Analysis of the desalting performance of flow-electrode capacitive deionization under short-circuited closed cycle operation

Flow-electrode capacitive deionization (FCDI) has been studied for its ability to perform continuous deionization; however, there are no reports on the degradation of the desalting performance of FCDI under short-circuited closed cycle operation (SCC) mode. In this study, we observed a gradual decrease in FCDI desalting performance and weight increase of the flow-electrode under SCC mode, which mixes the cathode and anode flow-electrodes. Through an analysis of NaCl and water accumulation rates obtained from the weight variation of the flow-electrode, the gradual decline in the desalting performance was caused by a decrease in the content of activated carbon (AC) with ion adsorption sites in the flow-electrodes. This was driven by water transfer from the feed stream to the flow-electrodes through the ion exchange membrane attributed to hydrated ions and osmosis.
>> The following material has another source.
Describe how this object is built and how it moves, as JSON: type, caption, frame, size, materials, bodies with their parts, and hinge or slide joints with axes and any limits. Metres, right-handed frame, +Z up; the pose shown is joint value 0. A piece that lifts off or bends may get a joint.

We calculated the salt adsorption capacity (SAC) and salt adsorption rate (SAR) based on the variable weight of the flow-electrode. The maximum SAC (mSAC) and average SAR (ASAR) values of the FCDI were higher and lower than those of conventional capacitive deionization systems, respectively. This was likely due to the repetitive use of the flow-electrode and long ion transport pathways in the flow-electrode, respectively.